Data listing:
------------------------------------
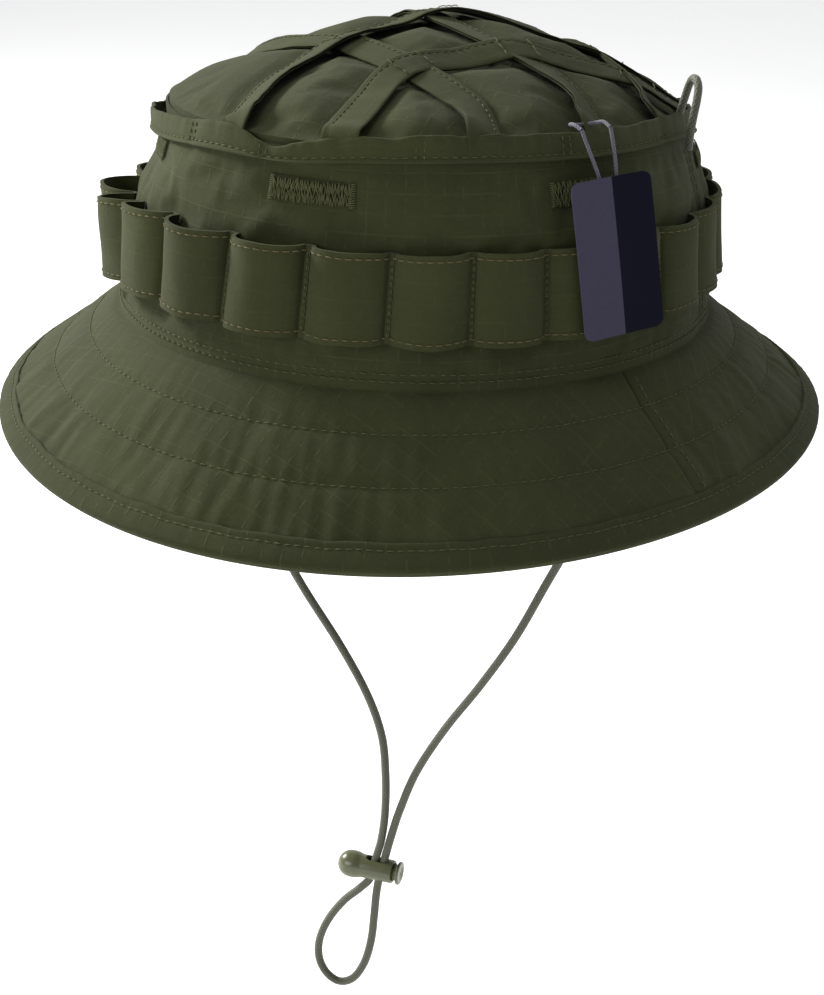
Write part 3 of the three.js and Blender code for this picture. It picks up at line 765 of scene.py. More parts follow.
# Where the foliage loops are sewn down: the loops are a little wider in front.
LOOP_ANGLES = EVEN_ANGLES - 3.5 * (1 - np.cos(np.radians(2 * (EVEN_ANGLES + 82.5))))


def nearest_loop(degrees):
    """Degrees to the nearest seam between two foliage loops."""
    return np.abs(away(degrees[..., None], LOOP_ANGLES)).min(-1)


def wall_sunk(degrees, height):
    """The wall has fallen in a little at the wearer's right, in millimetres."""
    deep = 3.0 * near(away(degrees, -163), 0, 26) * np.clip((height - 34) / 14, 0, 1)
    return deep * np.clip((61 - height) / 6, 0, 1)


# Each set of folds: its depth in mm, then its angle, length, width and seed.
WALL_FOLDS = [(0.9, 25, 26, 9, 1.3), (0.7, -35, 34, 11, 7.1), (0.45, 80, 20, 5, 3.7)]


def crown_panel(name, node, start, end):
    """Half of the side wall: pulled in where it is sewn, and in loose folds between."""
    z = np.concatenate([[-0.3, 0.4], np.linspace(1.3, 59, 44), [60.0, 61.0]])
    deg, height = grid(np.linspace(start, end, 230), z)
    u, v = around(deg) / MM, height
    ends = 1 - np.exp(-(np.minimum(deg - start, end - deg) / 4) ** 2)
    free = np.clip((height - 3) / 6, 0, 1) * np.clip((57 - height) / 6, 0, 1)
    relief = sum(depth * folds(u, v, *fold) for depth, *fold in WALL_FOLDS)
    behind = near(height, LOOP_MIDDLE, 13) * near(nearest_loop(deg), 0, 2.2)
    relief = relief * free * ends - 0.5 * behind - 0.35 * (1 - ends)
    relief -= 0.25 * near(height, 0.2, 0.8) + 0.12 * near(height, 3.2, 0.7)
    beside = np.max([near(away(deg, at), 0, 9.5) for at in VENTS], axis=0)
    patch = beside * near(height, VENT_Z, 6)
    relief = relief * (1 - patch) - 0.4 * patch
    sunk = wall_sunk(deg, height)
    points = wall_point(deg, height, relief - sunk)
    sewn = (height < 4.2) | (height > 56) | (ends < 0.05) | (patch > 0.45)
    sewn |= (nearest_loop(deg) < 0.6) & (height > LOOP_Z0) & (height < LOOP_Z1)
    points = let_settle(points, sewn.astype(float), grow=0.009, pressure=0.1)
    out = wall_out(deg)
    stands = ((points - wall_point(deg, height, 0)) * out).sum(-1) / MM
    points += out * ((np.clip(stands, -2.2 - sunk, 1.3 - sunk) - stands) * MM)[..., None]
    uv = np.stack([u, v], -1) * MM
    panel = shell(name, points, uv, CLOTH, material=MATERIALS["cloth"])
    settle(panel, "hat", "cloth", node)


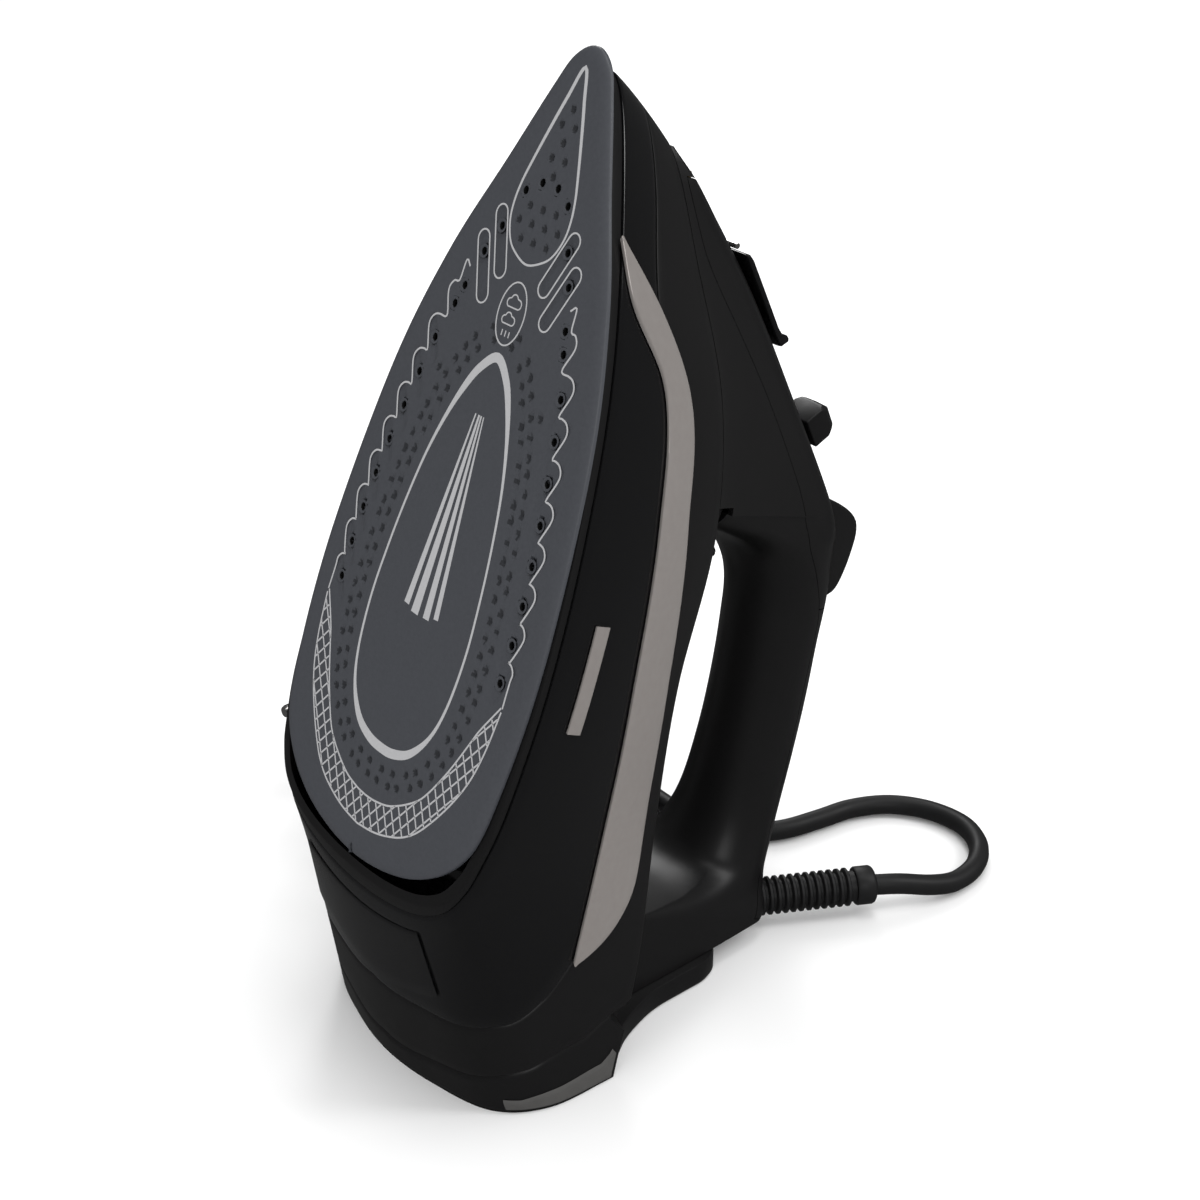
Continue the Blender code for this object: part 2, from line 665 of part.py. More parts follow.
------------------------------------
# DIRECTION
Give all the entries again exactly; leave none out.

# ANSWER FOR THE TASK
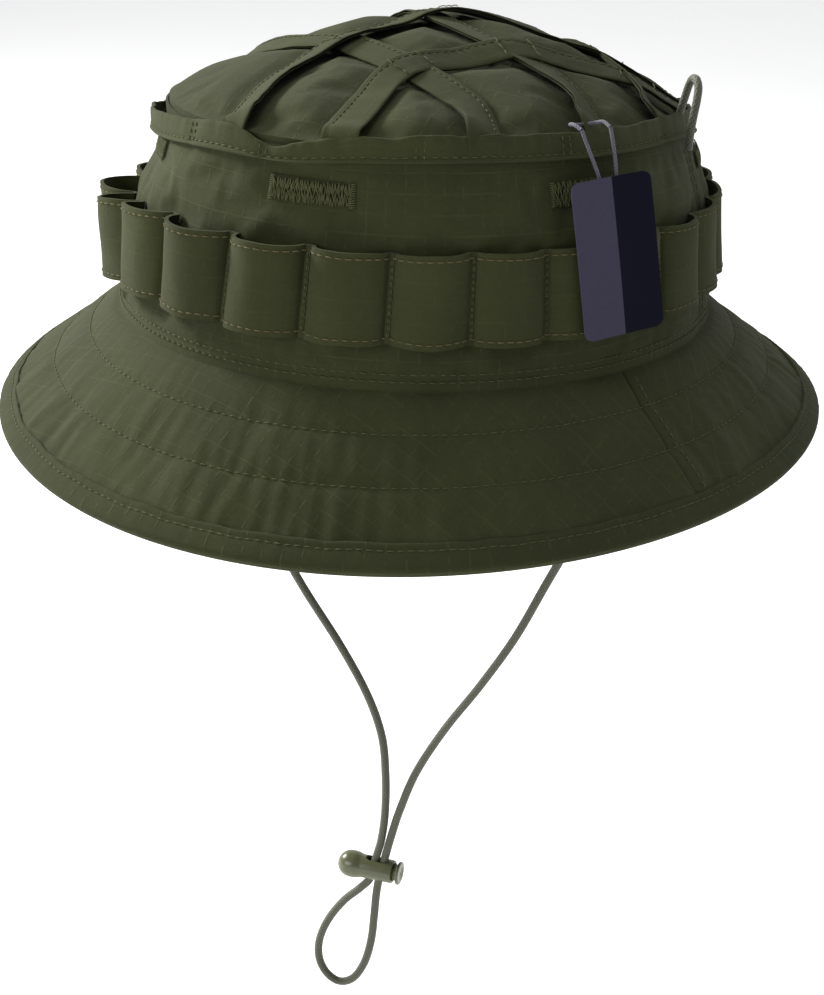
Write part 3 of the three.js and Blender code for this picture. It picks up at line 765 of scene.py. More parts follow.
# Where the foliage loops are sewn down: the loops are a little wider in front.
LOOP_ANGLES = EVEN_ANGLES - 3.5 * (1 - np.cos(np.radians(2 * (EVEN_ANGLES + 82.5))))


def nearest_loop(degrees):
    """Degrees to the nearest seam between two foliage loops."""
    return np.abs(away(degrees[..., None], LOOP_ANGLES)).min(-1)


def wall_sunk(degrees, height):
    """The wall has fallen in a little at the wearer's right, in millimetres."""
    deep = 3.0 * near(away(degrees, -163), 0, 26) * np.clip((height - 34) / 14, 0, 1)
    return deep * np.clip((61 - height) / 6, 0, 1)


# Each set of folds: its depth in mm, then its angle, length, width and seed.
WALL_FOLDS = [(0.9, 25, 26, 9, 1.3), (0.7, -35, 34, 11, 7.1), (0.45, 80, 20, 5, 3.7)]


def crown_panel(name, node, start, end):
    """Half of the side wall: pulled in where it is sewn, and in loose folds between."""
    z = np.concatenate([[-0.3, 0.4], np.linspace(1.3, 59, 44), [60.0, 61.0]])
    deg, height = grid(np.linspace(start, end, 230), z)
    u, v = around(deg) / MM, height
    ends = 1 - np.exp(-(np.minimum(deg - start, end - deg) / 4) ** 2)
    free = np.clip((height - 3) / 6, 0, 1) * np.clip((57 - height) / 6, 0, 1)
    relief = sum(depth * folds(u, v, *fold) for depth, *fold in WALL_FOLDS)
    behind = near(height, LOOP_MIDDLE, 13) * near(nearest_loop(deg), 0, 2.2)
    relief = relief * free * ends - 0.5 * behind - 0.35 * (1 - ends)
    relief -= 0.25 * near(height, 0.2, 0.8) + 0.12 * near(height, 3.2, 0.7)
    beside = np.max([near(away(deg, at), 0, 9.5) for at in VENTS], axis=0)
    patch = beside * near(height, VENT_Z, 6)
    relief = relief * (1 - patch) - 0.4 * patch
    sunk = wall_sunk(deg, height)
    points = wall_point(deg, height, relief - sunk)
    sewn = (height < 4.2) | (height > 56) | (ends < 0.05) | (patch > 0.45)
    sewn |= (nearest_loop(deg) < 0.6) & (height > LOOP_Z0) & (height < LOOP_Z1)
    points = let_settle(points, sewn.astype(float), grow=0.009, pressure=0.1)
    out = wall_out(deg)
    stands = ((points - wall_point(deg, height, 0)) * out).sum(-1) / MM
    points += out * ((np.clip(stands, -2.2 - sunk, 1.3 - sunk) - stands) * MM)[..., None]
    uv = np.stack([u, v], -1) * MM
    panel = shell(name, points, uv, CLOTH, material=MATERIALS["cloth"])
    settle(panel, "hat", "cloth", node)


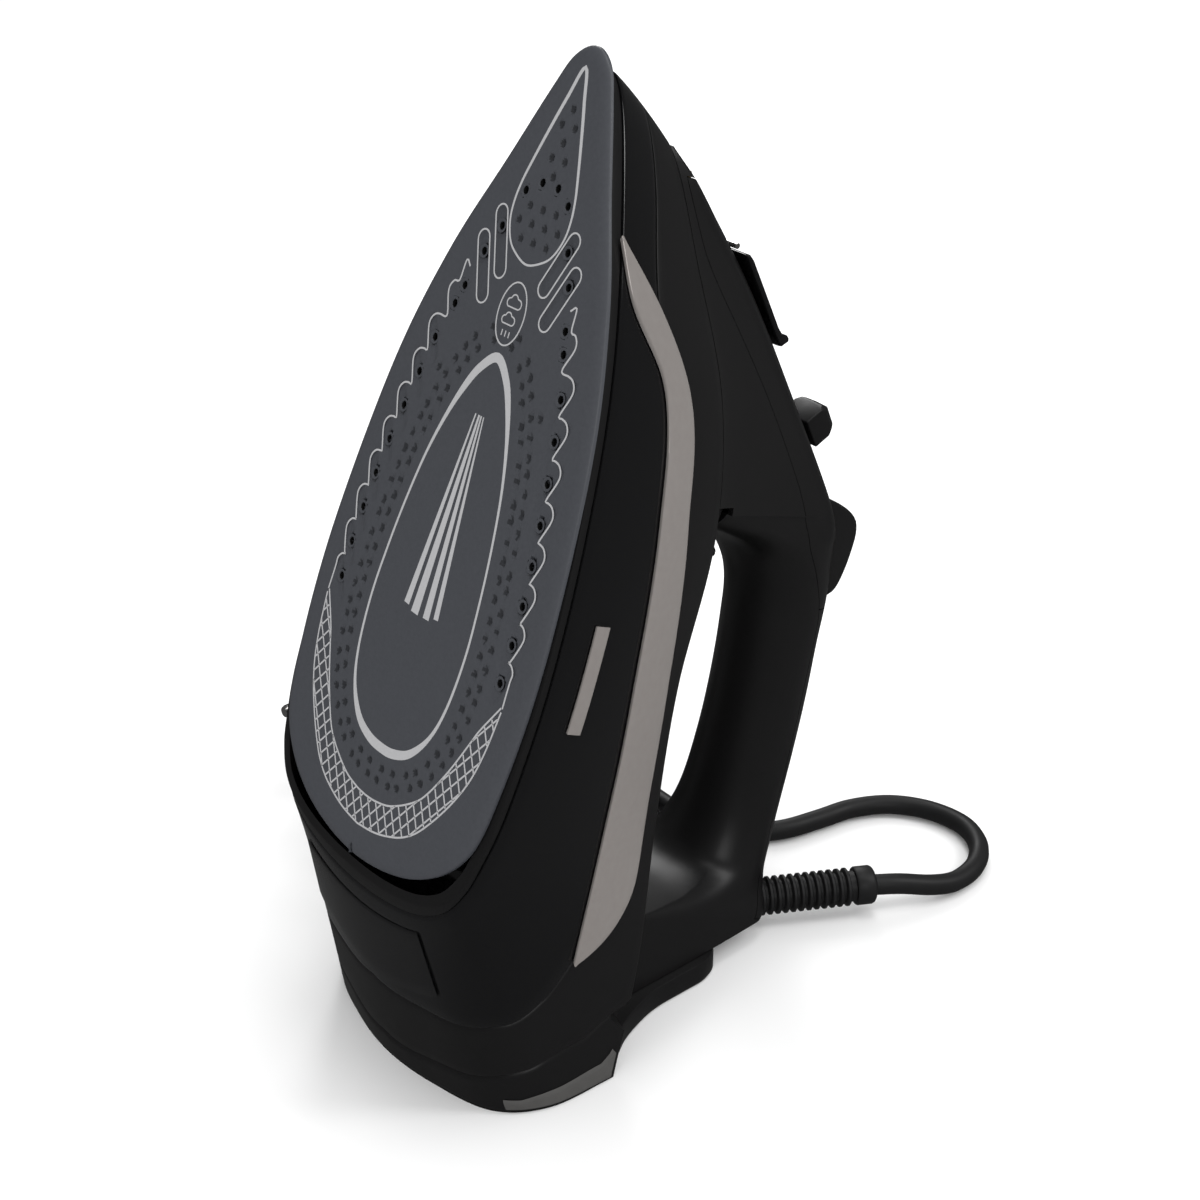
Continue the Blender code for this object: part 2, from line 665 of part.py. More parts follow.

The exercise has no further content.